Raised to a new life

Christ did not rise merely to demonstrate His power. He died and rose again so that we, too, might share in that same experience—so that we might receive “hope and a future” (Jeremiah 29:11). The apostle Paul explains: “If there is no resurrection of the dead, then not even Christ has been raised. And if Christ has not been raised, our preaching is useless and so is your faith. […] If only for this life we have hope in Christ, we are of all people most to be pitied” (1 Corinthians 15:13–19). But because Christ’s resurrection is a reality, Paul declares that his purpose in life was to know Christ and “the power of his resurrection” (Philippians 3:10–12).

Christ’s resurrection was only “the firstfruits.” He was the first—and the only one—to conquer death and return to life (1 Corinthians 15:20–23), so that in Him we, too, may share in His resurrection and receive eternal life (John 3:16; 6:40; 11:25). The apostle Peter describes Christ’s resurrection as “a living hope” (1 Peter 1:3, 21; see also Acts 24:15). Our lives are shaped by this hope—the hope of resurrection and eternal life—and it is through this hope that we can genuinely comfort one another (1 Thessalonians 4:18).

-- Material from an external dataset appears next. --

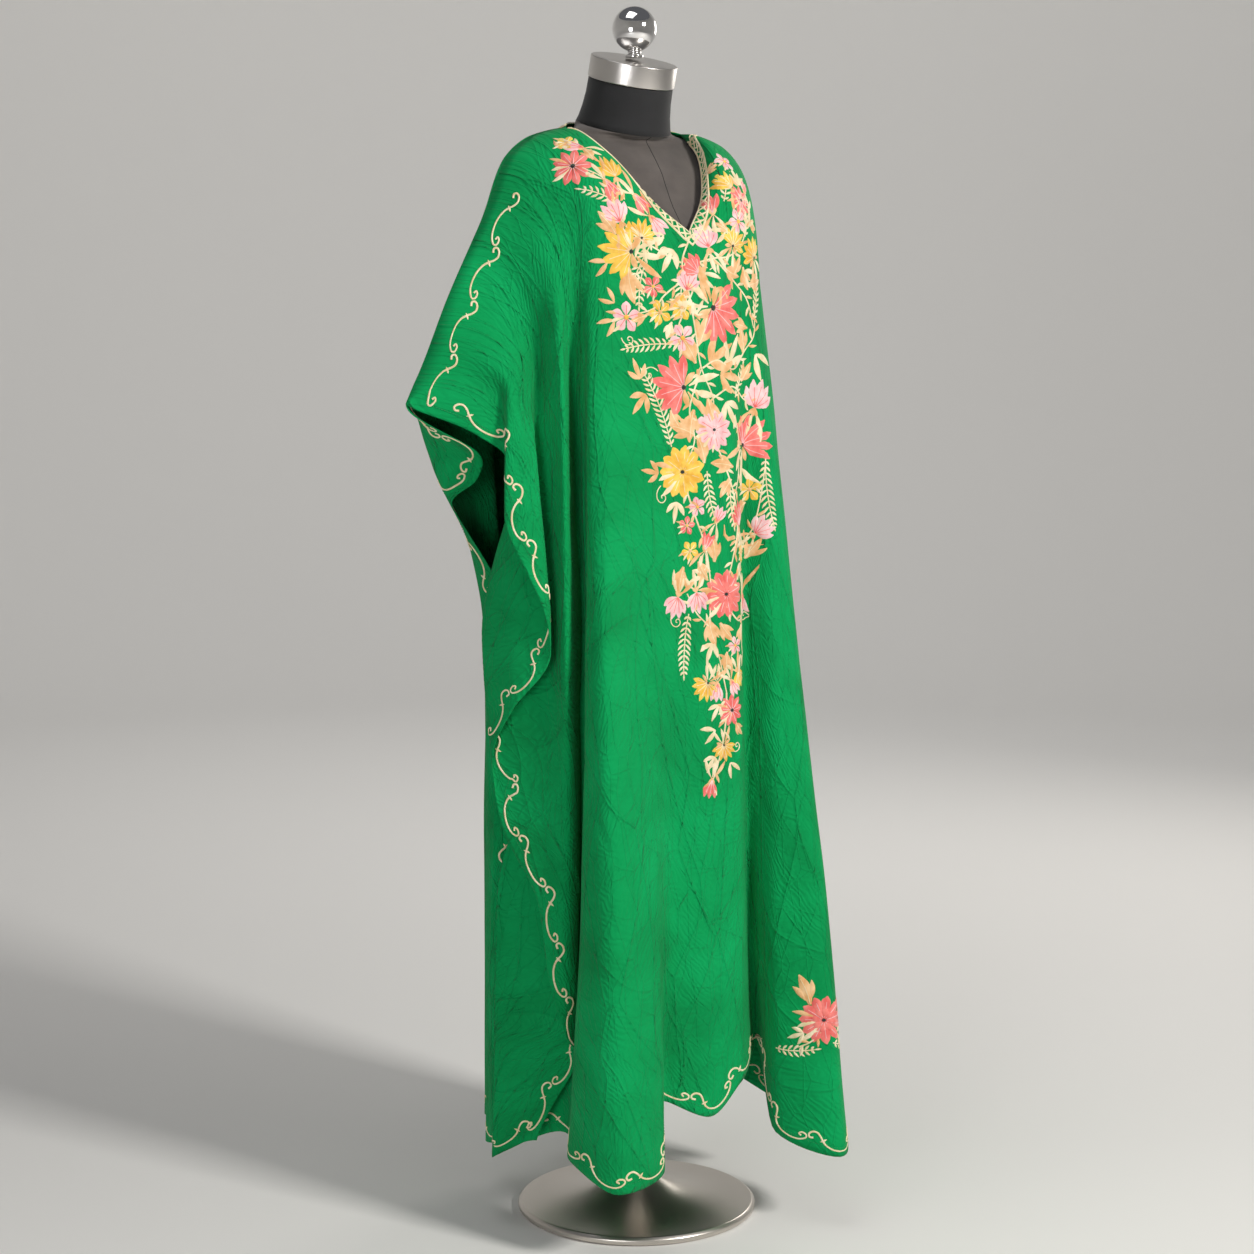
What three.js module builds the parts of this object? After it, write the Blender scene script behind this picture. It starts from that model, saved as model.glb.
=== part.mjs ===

The resurrection of Jesus is not only a hope for the future. It brings about a profound transformation in our lives and empowers us to live a new life here and now. Peter states that through Christ’s resurrection, the Father “has given us new birth” (1 Peter 1:3). The apostle Paul adds that when we are baptized, we are “buried with him through baptism into death in order that, just as Christ was raised from the dead through the glory of the Father, we too may live a new life” (Romans 6:4).

Over time, I came to discover many other aspects of Jesus. Yet these two—His loving compassion and His power to raise the dead—proved essential in shaping His biblical portrait and were transformative in my own life. It is a joy to see and hear that many others are discovering and embracing these same qualities of Jesus.

Gheorghe Răzmeriţă reflects on his earliest understandings of the traits of Jesus, concluding that discovering Christ’s compassion and His power to raise the dead gave him hope for both the present and the future.